Holly Bower of Southington, a 17-year-old student in the cosmetology class, focused on a different fear. “There are many problems that a teenager has to deal with,” she said. “The biggest one is the pressure to use drugs.”

Technology has changed the tools used at the vocational school in the 25 years since student Diane Leonard of Southington wrote her letter. “I am sure you will have different equipment and machines than we have,” the junior accounting student said.

“There will probably be many more computers. Right now we have six Apple IIe computers and two IBM Selectric” electric typewriters, she said.

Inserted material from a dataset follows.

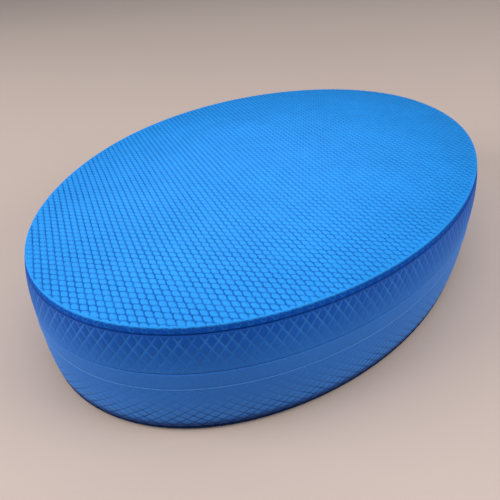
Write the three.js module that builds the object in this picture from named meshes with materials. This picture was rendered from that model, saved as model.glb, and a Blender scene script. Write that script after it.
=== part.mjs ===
// Oval foam balance pad. Millimetres, +Z up, origin at the centre of the underside.
//
// Five pieces of closed-cell foam are stacked and bonded face to face: a thin tread skin, a thick layer,
// a thin middle layer, a second thick layer and a second tread skin. A film of adhesive joins each pair.
// Most films stop a little short of the wall, which leaves a fine seam groove all round the pad. The lower
// core film comes out flush with the wall and shows as a bead.
import * as THREE from "three";

// Driving dimensions of the whole pad
const LENGTH = 316; // along X, at the widest height
const WIDTH = 218; // along Y, at the widest height
const THICKNESS = 60; // along Z

// Heights of the four bonded seams above the underside
const BOTTOM_SKIN_SEAM = 3.5;
const LOWER_SEAM = 29;
const UPPER_SEAM = 38;
const TOP_SKIN_SEAM = 56.5;

// The side wall: a barrel, widest at half height, that tucks in towards both treads
const RIM_TUCK = 3; // how far the top tread's rim stands in from the widest outline
const FOOT_TUCK = 2; // the same for the bottom tread
const BARREL_POWER = 3.3; // a high power keeps the middle of the wall nearly upright
const RIM_RADIUS = 0.5; // rounding between the top tread and its wall
const FOOT_RADIUS = 3; // rounding between the wall and the bottom tread

// Adhesive films
const FILM_THICKNESS = 0.5;
const FILM_INSET = 1.2; // from the wall to the film's edge
const BEAD_INSET = 0; // the same for the lower core film

// Fineness of the curved surfaces
const SEGMENTS_ROUND = 120;
const WALL_STEP = 4; // greatest height of one band of wall
const EDGE_STEPS = 4; // in a rounded edge

const TREAD_BLUE = 0x2b93ea;
const FOAM_BLUE = 0x2f6fc0;
const FILM_GREY = 0xb9c4cf;

// How far the wall stands in from the widest outline at a height z.
function wallTuck(z) {
  const fromMiddle = (2 * z) / THICKNESS - 1;
  const tuckAtEnd = fromMiddle > 0 ? RIM_TUCK : FOOT_TUCK;
  return tuckAtEnd * Math.abs(fromMiddle) ** BARREL_POWER;
}

// Points of the wall from one height up to another, each as { tuck, z }.
function wallPoints(low, high) {
  const steps = Math.max(1, Math.ceil((high - low) / WALL_STEP));
  return Array.from({ length: steps + 1 }, (_, i) => {
    const z = low + ((high - low) * i) / steps;
    return { tuck: wallTuck(z), z };
  });
}

// The rounded edge from the wall, which ends at height wallEnd, over to the flat face at faceZ.
function edgePoints(wallEnd, faceZ) {
  const radius = Math.abs(faceZ - wallEnd);
  return Array.from({ length: EDGE_STEPS }, (_, i) => {
    const angle = (Math.PI / 2) * ((i + 1) / EDGE_STEPS);
    return {
      tuck: wallTuck(wallEnd) + radius * (1 - Math.cos(angle)),
      z: wallEnd + (faceZ - wallEnd) * Math.sin(angle),
    };
  });
}

// A closed solid of oval plan. Its side follows the given points upwards, and flat faces close both ends.
// The side is turned as a circle of half the pad's length. Then each point is drawn in across the pad, so
// that it keeps the same tuck from the oval of LENGTH by WIDTH on the long sides as at the two ends.
function ovalSolid(side) {
  const radii = side.map(({ tuck, z }) => new THREE.Vector2(LENGTH / 2 - tuck, z));
  const floorCentre = new THREE.Vector2(0, side[0].z);
  const roofCentre = new THREE.Vector2(0, side[side.length - 1].z);
  const geometry = new THREE.LatheGeometry([floorCentre, ...radii, roofCentre], SEGMENTS_ROUND);
  geometry.rotateX(Math.PI / 2);

  const position = geometry.getAttribute("position");
  for (let i = 0; i < position.count; i++) {
    const radius = Math.hypot(position.getX(i), position.getY(i));
    if (radius > 0) {
      const narrowing = (radius - (LENGTH - WIDTH) / 2) / radius;
      position.setY(i, position.getY(i) * narrowing);
    }
  }
  geometry.computeVertexNormals();
  return geometry;
}

function foamLayer(name, low, high) {
  const material = new THREE.MeshStandardMaterial({ color: FOAM_BLUE, roughness: 0.75, metalness: 0 });
  const mesh = new THREE.Mesh(ovalSolid(wallPoints(low, high)), material);
  mesh.name = name;
  return mesh;
}

function treadSkin(name, side) {
  const material = new THREE.MeshStandardMaterial({ color: TREAD_BLUE, roughness: 0.6, metalness: 0 });
  const mesh = new THREE.Mesh(ovalSolid(side), material);
  mesh.name = name;
  return mesh;
}

function bottomTreadSkin() {
  const foot = edgePoints(FOOT_RADIUS, 0).reverse();
  const wall = wallPoints(FOOT_RADIUS, BOTTOM_SKIN_SEAM - FILM_THICKNESS / 2);
  return treadSkin("bottom_tread_skin", [...foot, ...wall]);
}

function topTreadSkin() {
  const wall = wallPoints(TOP_SKIN_SEAM + FILM_THICKNESS / 2, THICKNESS - RIM_RADIUS);
  const rim = edgePoints(THICKNESS - RIM_RADIUS, THICKNESS);
  return treadSkin("top_tread_skin", [...wall, ...rim]);
}

// A flat film centred on a seam.
function adhesiveFilm(name, seam, inset) {
  const tuck = wallTuck(seam) + inset;
  const side = [
    { tuck, z: seam - FILM_THICKNESS / 2 },
    { tuck, z: seam + FILM_THICKNESS / 2 },
  ];
  const material = new THREE.MeshStandardMaterial({ color: FILM_GREY, roughness: 0.5, metalness: 0 });
  const mesh = new THREE.Mesh(ovalSolid(side), material);
  mesh.name = name;
  return mesh;
}

const pad = new THREE.Group();
const halfFilm = FILM_THICKNESS / 2;

pad.add(
  bottomTreadSkin(),
  adhesiveFilm("bottom_skin_bond", BOTTOM_SKIN_SEAM, FILM_INSET),
  foamLayer("lower_foam_layer", BOTTOM_SKIN_SEAM + halfFilm, LOWER_SEAM - halfFilm),
  adhesiveFilm("lower_core_bond", LOWER_SEAM, BEAD_INSET),
  foamLayer("middle_foam_layer", LOWER_SEAM + halfFilm, UPPER_SEAM - halfFilm),
  adhesiveFilm("upper_core_bond", UPPER_SEAM, FILM_INSET),
  foamLayer("upper_foam_layer", UPPER_SEAM + halfFilm, TOP_SKIN_SEAM - halfFilm),
  adhesiveFilm("top_skin_bond", TOP_SKIN_SEAM, FILM_INSET),
  topTreadSkin(),
);

export default pad;
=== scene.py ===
"""Looks of an oval foam balance pad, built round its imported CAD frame. Blender 4.5, metres.

Both treads and both side bands are real relief: a lattice of raised diamonds is laid out flat, cut to the
oval or to the height of the band, and then wrapped onto the pad. Every piece is a closed mesh.
"""

import math

import bpy
import numpy as np
from mathutils import Matrix, Vector


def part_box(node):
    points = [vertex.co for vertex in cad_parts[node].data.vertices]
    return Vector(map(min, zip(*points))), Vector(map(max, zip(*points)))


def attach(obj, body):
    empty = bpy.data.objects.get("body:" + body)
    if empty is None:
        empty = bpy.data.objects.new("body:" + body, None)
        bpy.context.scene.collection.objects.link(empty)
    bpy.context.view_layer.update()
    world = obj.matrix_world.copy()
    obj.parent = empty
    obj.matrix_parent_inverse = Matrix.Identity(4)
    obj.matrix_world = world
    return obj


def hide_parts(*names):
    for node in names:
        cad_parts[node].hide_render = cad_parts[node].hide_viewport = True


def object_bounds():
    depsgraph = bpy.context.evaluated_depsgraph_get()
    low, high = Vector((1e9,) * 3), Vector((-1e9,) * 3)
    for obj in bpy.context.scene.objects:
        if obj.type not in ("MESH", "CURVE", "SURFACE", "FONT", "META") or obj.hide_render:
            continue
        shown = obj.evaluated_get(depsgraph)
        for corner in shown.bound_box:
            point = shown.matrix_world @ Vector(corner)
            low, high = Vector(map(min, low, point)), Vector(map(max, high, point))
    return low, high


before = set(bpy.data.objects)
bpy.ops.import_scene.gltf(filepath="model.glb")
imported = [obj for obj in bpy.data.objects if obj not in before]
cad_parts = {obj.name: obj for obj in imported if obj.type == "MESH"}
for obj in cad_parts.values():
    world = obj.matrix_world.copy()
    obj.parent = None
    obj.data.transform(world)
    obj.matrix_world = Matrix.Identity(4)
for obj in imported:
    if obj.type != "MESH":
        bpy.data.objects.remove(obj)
cad_low, cad_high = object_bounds()

MM = 0.001
HALF_LENGTH = (cad_high.x - cad_low.x) / 2
HALF_WIDTH = (cad_high.y - cad_low.y) / 2
THICKNESS = cad_high.z - cad_low.z

# The barrel wall and the rounded edges of the two treads, as in the CAD
RIM_TUCK = 3 * MM
FOOT_TUCK = 2 * MM
BARREL_POWER = 3.3
RIM_RADIUS = 0.5 * MM
FOOT_RADIUS = 3 * MM

# Diamonds of the tread: along the pad and across it
TREAD_DIAMOND = (3.57 * MM, 6.44 * MM)
TREAD_TWIST = math.radians(-1.3)  # the sheet was cut slightly off the line of its diamonds
TREAD_GROOVE_DEPTH = 0.65 * MM
TREAD_GROOVE_SHARE = 0.1  # half a groove's width, as a share of the spacing between grooves
TREAD_SHARP_CUT = 0.25  # how far a diamond's sharp corners are cut back, as a share of that spacing
TREAD_BLUNT_CUT = 0.1  # the same for its blunt corners
RIM_FADE = 1 * MM  # the grooves grow shallow over this distance from the rim
RIM_RELIEF = 0.4  # share of the groove depth left at the rim
LIP_MARGIN = 0.2 * MM  # between the net on the lip and the rounded rim above it

# Diamonds of the two side nets: a whole number round the pad, and the height of each
UPPER_NET = (171, 7.1 * MM)
LOWER_NET = (141, 4.8 * MM)
NET_GROOVE_DEPTH = 0.28 * MM
NET_GROOVE_SHARE = 0.11
NET_CORNER_CUT = 0.1
NET_FAINTEST = 0.35  # share of the groove depth left where a net has faded most
UPPER_NET_FULL = 5 * MM  # the upper net keeps its full depth for this far below the top tread skin
LOWER_NET_FULL = 3 * MM  # the lower net keeps its full depth for this far above the bottom tread skin
LOWER_NET_FAINT = 4 * MM  # the lower net is at its faintest for this far below the middle band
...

Administrative Assistant Susy Johnson, who has worked at the school since 1980, says the class day at the school has changed dramatically since it began. In the earliest years, students took only one academic class per day with the rest being vocational training. Today, half of the class day is academic and half vocational.

Students can now get up to two years of college credit during their high school career, said Mike Piros, who taught auto mechanics at the school starting in 1978 and served as administrator for 18 years through 2003.

The school took students from about 15 school districts in the beginning and now has students from 19 districts. Its initial enrollment in 1978 was 78 students; today it has 986 students. Enrollment peaked in 2009 at the height of the Great Recession at 1,188 students.

TCTC started its adult-education program in January 1979, said Vicki Thompson, adult education director.

The program now has 44,000 square feet of is own space, but also uses the high school facilities after the high school students leave at 3 p.m. In all, TCTC facilities cover 8 acres.

Bim Turner, administrator for Trumbull County’s federal Workforce Investment Act programs at the county Department of Job and Family Services, said TCTC students “are in good hands. It’s been my experience TCTC offers good training, timely training. As we move into the shale renaissance and manufacturing boom, we are counting on TCTC to provide excellent training at a good cost.”

Students will bury another time capsule later this year.